Task requirements
Below are some records. Pull every line that contains the word "solid".

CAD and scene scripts
+++
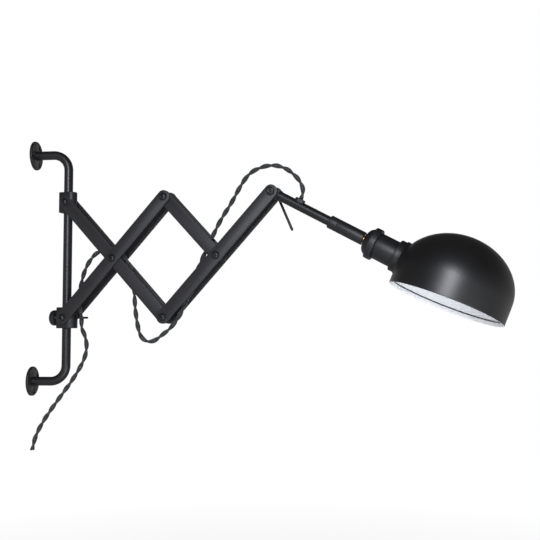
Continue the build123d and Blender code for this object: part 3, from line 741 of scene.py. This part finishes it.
for node, start, length in (
    ("shade_ring", shade_ring_start, 8.6),
    ("shade_inner_ring", shade_seat + 1, 4.0),
):
    profile = [
        (barrel_radius, start),
        (collar_radius - collar_edge, start),
        (collar_radius, start + collar_edge),
        (collar_radius, start + length - collar_edge),
        (collar_radius - collar_edge, start + length),
        (barrel_radius, start + length),
    ]
    place_piece(
        node + "_nut", soften(turned_piece(profile, 96, closed=True), 0.18), "head", black_paint,
        [node], arm_frame,
    )

brass = finish(
    "brass",
    lambda wire: {
        "Base Color": wire.noise(wire.node("TexCoord", out=3), 150, 4.0)
        .between(0.3, 0.7)
        .mix((0.30, 0.17, 0.07, 1), (0.44, 0.27, 0.12, 1)),
        "Roughness": wire.noise(wire.node("TexCoord", out=3), 700, 2.0) * 0.3 + 0.2,
        "Normal": wire.noise(wire.node("TexCoord", out=3), 1500).bump(0.03, 0.5),
    },
    Metallic=1.0,
)
ceramic = finish(
    "ceramic",
    lambda wire: {
        "Base Color": wire.noise(wire.node("TexCoord", out=3), 120, 4.0)
        .between(0.3, 0.7)
        .mix((0.62, 0.60, 0.55, 1), (0.70, 0.68, 0.64, 1)),
        "Roughness": wire.noise(wire.node("TexCoord", out=3), 300, 2.0) * 0.2 + 0.12,
        "Normal": wire.noise(wire.node("TexCoord", out=3), 260).bump(0.08, 0.4),
    },
)
insert_end = barrel_mouth - 3
insert_floor = barrel_start + 16
shell_radius = 14.4
shell_bore = 13.6
shell_profile = [
    (shell_radius, insert_floor),
    (shell_radius, insert_end - 3),
    (shell_bore, insert_end - 3),
]
turns = 7
turn_height = (insert_end - 3.4 - insert_floor) / turns
for n in range(turns):
    top_of_turn = insert_end - 3.4 - n * turn_height
    shell_profile += [
        (13.62, top_of_turn),
        (13.75, top_of_turn - 0.2 * turn_height),
        (14.15, top_of_turn - 0.5 * turn_height),
        (13.75, top_of_turn - 0.8 * turn_height),
    ]
shell_profile.append((shell_bore, insert_floor))
place_piece(
    "thread_shell", turned_piece(shell_profile, 72, closed=True), "head", brass,
    ["screw_shell"], arm_frame,
)
insert_profile = [
    (0, barrel_start),
    (barrel_bore, barrel_start),
    (barrel_bore, insert_end - 0.6),
    (17.0, insert_end),
    (15.0, insert_end),
    (shell_radius, insert_end - 0.6),
    (shell_radius, insert_floor),
    (0, insert_floor),
]
place_piece(
    "ceramic_insert", turned_piece(insert_profile), "head", ceramic, ["holder_insert"],
    arm_frame,
)
for node, material, slot in (
    ("lamp_nipple", brass, "brass"),
    ("swivel_bushing", brass, "brass"),
    ("swivel_spigot", brass, "brass"),
    ("centre_contact", brass, "brass"),
    ("swivel_clip", plated_steel, "zinc_steel"),
    ("terminal_screws", plated_steel, "zinc_steel"),
    ("tube_joint_stud", plated_steel, "zinc_steel"),
):
    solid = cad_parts[node]
    solid.data.materials.clear()
    solid.data.materials.append(material)

# ---- shade ---------------------------------------------------------------------------------
# A spun steel dome, satin black outside and white enamel inside, with its edge folded inward
# for a hem. It is held by its side, on a flat seat pressed for the collars.
shade_paint = coated(
    "shade_paint",
    (0.003, 0.0029, 0.0033, 1),
    (0.0045, 0.0043, 0.0049, 1),
    0.40,
    Coat_Weight=0.5,
    Coat_Roughness=0.38,
)
enamel = finish(
    "enamel",
    lambda wire: {
        "Base Color": wire.noise(wire.node("TexCoord", out=3), 30, 4.0)
        .between(0.3, 0.7)
        .mix((0.80, 0.81, 0.83, 1), (0.83, 0.84, 0.86, 1)),
        "Roughness": wire.noise(wire.node("TexCoord", out=3), 60, 2.0) * 0.2 + 0.25,
        "Normal": wire.noise(wire.node("TexCoord", out=3), 500, 2.0).bump(0.02, 0.4),
    },
)
shade_radius = 83.2
shade_skirt = 28.9
hem_height = 6
shade_lean = radians(6.9)
head_turn = radians(6.5)
rim_reach = 298.1  # the arm's pivot to the middle of the mouth, along the arm
rim_drop = 29.4  # the arm's axis down to the mouth
seat_edge = 25.2  # faces nearer to the arm's axis than this, and to the seat, are the seat's
seat_nearby = 12
seat_face = (19.8, 24.6)  # its flat inner face, from the bore outward
head_up = arm_up * cos(head_turn) + across * sin(head_turn)
shade_up = head_up * cos(shade_lean) - arm_dir * sin(shade_lean)
shade_out = arm_dir * cos(shade_lean) + head_up * sin(shade_lean)
rim_centre = arm_start + arm_dir * rim_reach - head_up * rim_drop
bm = node_copy("shade")
for face in bm.faces:
    middle = face.calc_center_median()
    from_arm = middle - arm_start
    seat_depth = from_arm.dot(arm_dir) - shade_seat
    seat_reach = from_arm.cross(arm_dir).length
    from_rim = middle - rim_centre
    height = from_rim.dot(shade_up)
    outward = from_rim - shade_up * max(0, min(height, shade_skirt))
    if seat_reach < seat_edge and seat_depth < seat_nearby:
        inside = seat_depth > 0.5 and seat_face[0] < seat_reach < seat_face[1]
    else:
        inside = face.normal.dot(outward.normalized()) < 0.3
    face.material_index = int(inside)
place_piece("shade_dome", bm, "head", (shade_paint, enamel), ["shade"])

# A thin dark ring on the wall, just above the hem, is painted shade: it stands in for the shadow line along
# the hem's top edge.
wall_face = shade_radius - 1
hem_shadow_profile = [
    (wall_face + 0.1, hem_height - 0.1),
    (wall_face - 0.8, hem_height - 0.1),
    (wall_face - 0.8, hem_height + 1.3),
    (wall_face + 0.1, hem_height + 1.8),
]
bm = turned_piece(hem_shadow_profile, 128, closed=True)
bm.transform(axes_matrix(rim_centre, shade_out, shade_up))
bm.transform(Matrix.Scale(0.001, 4))
mesh = bpy.data.meshes.new("hem_shadow_ring")
bm.to_mesh(mesh)
bm.free()
# The painted shade ring takes the shade's black paint.
mesh.materials.append(shade_paint)
hem_shadow_ring = bpy.data.objects.new("hem_shadow_ring", mesh)
scene.collection.objects.link(hem_shadow_ring)
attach(hem_shadow_ring, "head")

# ---- floor and light -----------------------------------------------------------------------
# A pale floor well below the lamp and a white surround, both dimmer where gloss mirrors them.
# An oval lamp beside the camera draws the highlight on the shade, and a soft one low in front
# lights its inside.
floor_height = -0.55
bm = bmesh.new()
bmesh.ops.create_circle(bm, segments=64, radius=8, cap_ends=True)
floor_mesh = bpy.data.meshes.new("floor")
bm.to_mesh(floor_mesh)
bm.free()
floor = bpy.data.objects.new("floor", floor_mesh)
floor.location = (0.35, 0, floor_height)
scene.collection.objects.link(floor)
floor_material = bpy.data.materials.new("floor")
floor_material.use_nodes = True
wire = Wire(floor_material.node_tree)
floor_material.node_tree.nodes.clear()
gloss = wire.node("LightPath", out=3)
pale = gloss.mix((0.85, 0.85, 0.85, 1), (0.35, 0.35, 0.35, 1))
matt = wire.node("BsdfDiffuse", {}, {"Color": pale})
white = wire.node("Emission", {}, {"Color": (1, 1, 1, 1), "Strength": 1.0})
seen = wire.node("LightPath") + gloss * 0.15
place = wire.node("TexCoord", out=3)
from_middle = wire.node("VectorMath", {"operation": "LENGTH"}, {0: place}, out=1)
plain = from_middle.between(0.5, 1.8) * 0.4 + 0.6
mixed = wire.node("MixShader", {}, {0: seen * plain, 1: matt, 2: white})
out = floor_material.node_tree.nodes.new("ShaderNodeOutputMaterial")
floor_material.node_tree.links.new(mixed.socket, out.inputs["Surface"])
floor.data.materials.append(floor_material)

world = bpy.data.worlds.new("studio")
scene.world = world
world.use_nodes = True
wire = Wire(world.node_tree)
world.node_tree.nodes.clear()
place = wire.node("TexCoord")
height = wire.node("SeparateXYZ", {}, {0: place}, out=2)
behind = wire.node("SeparateXYZ", {}, {0: place}, out=1).between(0.9, 0.99)
right = wire.node("SeparateXYZ", {}, {0: place}).between(0.2, 0.9)
gloss = wire.node("LightPath", out=3)
overhead = height.between(0.1, 0.5)
dimmer = overhead * 0.36 + (1 - overhead) * right * 0.2
surround = 0.65 - gloss * (0.25 + dimmer - behind * 0.6)
camera_ray = wire.node("LightPath")
strength = wire.node("Mix", {"data_type": "FLOAT"}, {0: camera_ray, 2: surround, 3: 1.0})
background = wire.node("Background", {}, {"Color": (1, 1, 1, 1), "Strength": strength})
out = world.node_tree.nodes.new("ShaderNodeOutputWorld")
world.node_tree.links.new(background.socket, out.inputs["Surface"])


def soft_lamp(name, place, aim, width, height, power, colour):
    """An oval soft lamp at a place, turned to a point."""
    lamp = bpy.data.lights.new(name, "AREA")
    lamp.shape = "ELLIPSE"
    lamp.size = width
    lamp.size_y = height
    lamp.energy = power
    lamp.color = colour
    holder = bpy.data.objects.new(name, lamp)
    holder.location = place
    holder.rotation_euler = (Vector(aim) - Vector(place)).to_track_quat("-Z", "Y").to_euler()
    scene.collection.objects.link(holder)


soft_lamp(
    "beside_camera", (0.41, -1.98, 0.70), (0.636, -0.178, 0.14), 0.7, 1.0, 27, (0.88, 0.92, 1)
)
soft_lamp("from_below", (0.78, -0.8, -0.5), (0.62, -0.1, 0.15), 1.2, 0.8, 9, (0.92, 0.96, 1))

scene.view_settings.view_transform = "Standard"
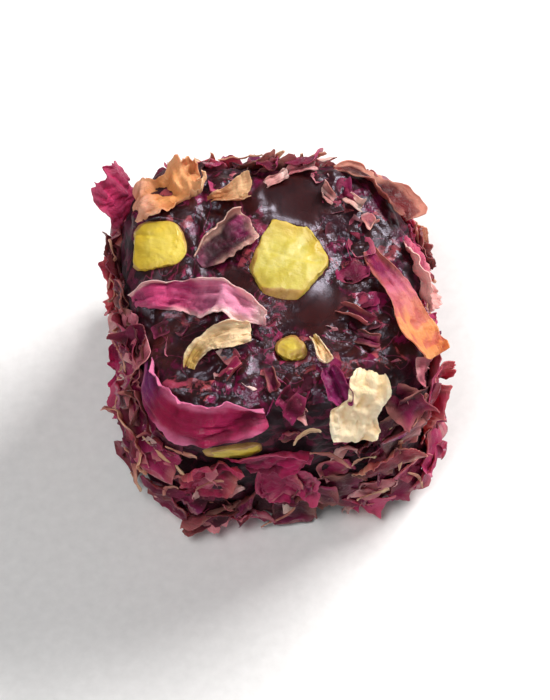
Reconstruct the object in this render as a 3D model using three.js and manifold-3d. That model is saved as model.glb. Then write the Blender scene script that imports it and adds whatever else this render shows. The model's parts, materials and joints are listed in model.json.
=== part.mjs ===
// One cut piece of dark fruit Turkish delight: a soft, rounded cube of dark jelly sliced from a square log.
// The log was rolled in dried rose petals, so petals cover the sides and curl over the rim, while the top
// and the base are knife cuts. Pistachio kernels run through the jelly and show where the knife or a side
// opened them. Millimetres, +Z up, origin in the middle of the flat base, +Y to the back.
import * as THREE from 'three';
import { mergeVertices } from 'three/addons/utils/BufferGeometryUtils.js';
import Module from 'manifold-3d';

const wasm = await Module();
wasm.setup();

// Driving dimensions
const halfWidth = 14.6;
const halfDepth = 14.2;
const halfHeight = 14.0;
const height = 27.0;
const outlinePower = 3.8; // plan outline: 2 is round, 10 is nearly square
const edgePower = 6.5; // rounding of the rim and the foot, on the same scale
const fitGap = 0.3; // air between pieces that lie on or in each other
const petalThickness = 0.5;
const bluntEnd = 0.7; // a petal is nowhere narrower than this
const kernelProud = 0.35; // how far a cut kernel stands out of the jelly
const foot = 0.4; // petals end this far above the surface the piece stands on
const flakeRoom = 0.9; // from a flake's free half to the petals that can be told apart, along the skin
const kernelRoom = 0.6; // from a flake to a kernel
const skinCells = 12; // facets along each side of the jelly

const middle = new THREE.Vector3(0, 0, height - halfHeight);

// Soft, uneven swelling of the jelly: [reach in mm, radians per mm along x, y and z, phase]
const swellings = [
  [0.42, 0.23, 0.11, 0.07, 0.6],
  [0.34, -0.13, 0.27, 0.12, 2.1],
  [0.24, 0.35, -0.21, 0.31, 4.0],
  [0.2, 0.16, 0.44, -0.38, 1.2],
  [0.13, 0.66, 0.31, 0.52, 5.1],
  [0.11, -0.48, 0.71, 0.37, 3.3],
];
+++
Exercise response
    solid = cad_parts[node]
    solid.data.materials.clear()
    solid.data.materials.append(material)